In his lecture from the early 90s, the comedy legend John Cleese brings some simple yet powerful insights into the business world.


Firstly, that creativity is not a talent you either have or don’t. It’s a mode of thinking you can enter, if you create the conditions for it.


Secondly, that playfulness and laughter signal safely and are a gateway into creative thinking.


And thirdly, that there is a clear distinction between being serious and being severe.


Two modes of mind


He suggests that our minds operate in two distinct modes:


  • Closed mode is focused, task-driven and often anxious – useful when you need to finish something efficiently.


  • Open mode is relaxed, playful and exploratory – essential for idea generation and creative thinking.


Too often we stay in closed mode because of pressure, deadlines and performance demands. But this mindset, while productive in execution, blocks creativity.


Five conditions for creativity


His insights are then boiled down to a handful of practical conditions that help us enter the open, creative state:


  1. Space – both physical and mental room free from interruptions.

  2. Time – enough duration to settle into thinking rather than rushing to solutions.

  3. More Time – once you’re thinking, don’t cut yourself off too soon; allow ideas to deepen.

  4. Confidence – creativity dies under the fear of making mistakes.

  5. Humour – laughter dissolves tension and shifts us into that playful frame of mind where creativity thrives.


By creating conditions that help a team step back from urgent tasks and play with ideas, originality can emerge.


Play as foundational not frivolous


Unsurprisingly, Cleese advocates the value of humour because playfulness signals safety.


When we feel safe from judgement and pressure, our minds can explore, wander and recombine thoughts in unexpected ways.


Humour isn’t a distraction from serious work. Instead it’s helps us shift us into a more creative way of thinking.


Be serious, not severe


I was also struck by his clear distinction between being serious and being severe.

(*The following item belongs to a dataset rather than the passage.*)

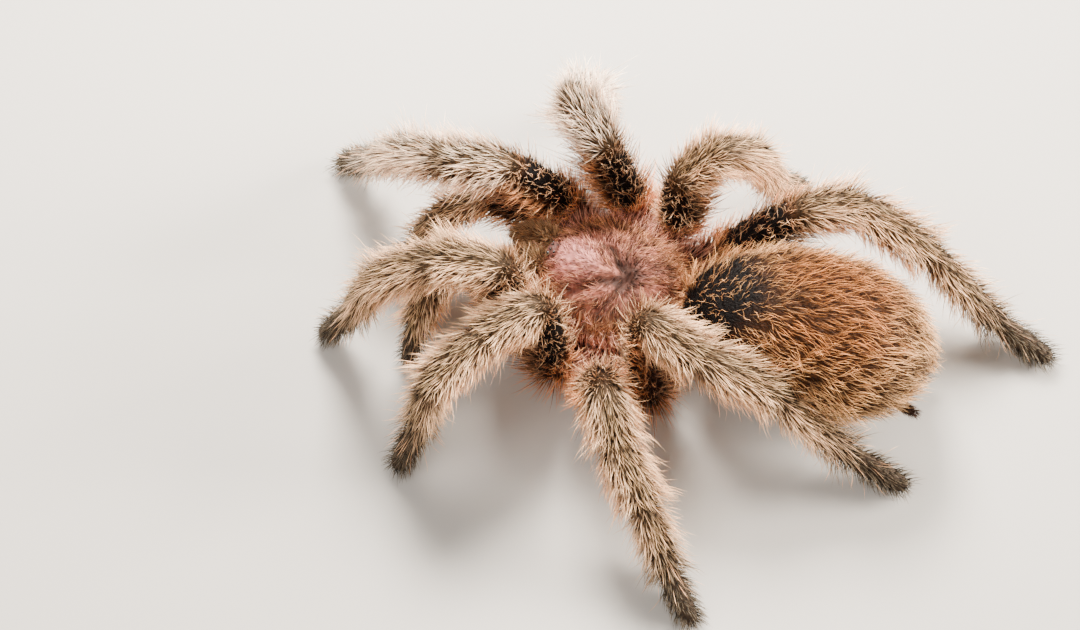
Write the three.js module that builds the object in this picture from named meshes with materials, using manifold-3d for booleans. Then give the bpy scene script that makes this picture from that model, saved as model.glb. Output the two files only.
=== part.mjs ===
// A Chilean rose tarantula (adult female) standing at rest with its legs drawn in, at life size.
// Millimetres, +Z up. The head faces -Y and the spider's own left side is +X. The origin lies on the
// floor under the middle of the whole. Each solid reaches out to the tips of the coat that covers it.
import * as THREE from "three";
import Module from "manifold-3d";
import { mergeVertices } from "three/addons/utils/BufferGeometryUtils.js";

const wasm = await Module();
wasm.setup();

// ---- Driving dimensions -------------------------------------------------------------------------

const JOINT_GAP = 0.3; // the thin cut that parts one segment from the next
const SIDES = 10; // sides of a limb's section
const CAP = 0.75; // the length of a rounded end over its radius
const CAP_TURNS = [30, 58, 80]; // degrees round that end at which its rings stand
const SOLE_DEPTH = 0.65; // how much of a foot's rounded tip its small flat sole takes off

// The carapace's front is narrower by the taper and has square shoulders. The head region swells
// above its dome, the fovea is a pit behind the middle, and grooves fan out from it.
const CARAPACE = {
  front: 12.8, back: 11.5, halfWidth: 10, rim: 9.6, dome: 4.6, under: 0.9, taper: 0.38, shoulder: 0.22,
};
const HEAD = { y: -7.4, rise: 1.6, halfWidth: 4.6, halfLength: 5 };
const FOVEA = { y: 3, depth: 1.3, halfWidth: 1.9, halfLength: 0.8 };
const GROOVES = { count: 9, depth: 0.4 };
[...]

While creativity needs seriousness (care, commitment and attention), it is easily crushed by severity.


Severity shows up as tension, rigidity and fear of getting things wrong, which closes thinking down.


By contrast, seriousness allows depth without heaviness.


When we hold work lightly, with curiosity and even humour, we create the psychological flexibility that lets new ideas emerge. The problem is not that we do not take our work seriously enough, but that we often take it too severely.


Why this still matters today


We might quite rightly value productivity, accountability and measurable results in the workplace. But without deliberate practices that invite open-ended thinking, we risk stagnation.


Creativity doesn’t just happen around our work; it has to be built into how we think.


John Cleese’s insight challenges us to look at creativity not as a bonus but as a discipline: one that requires space, time, confidence and a sense of play.


When we treat creativity as a way of operating, rather than a "mystical gift", we unlock a more innovative, agile and resilient way of working.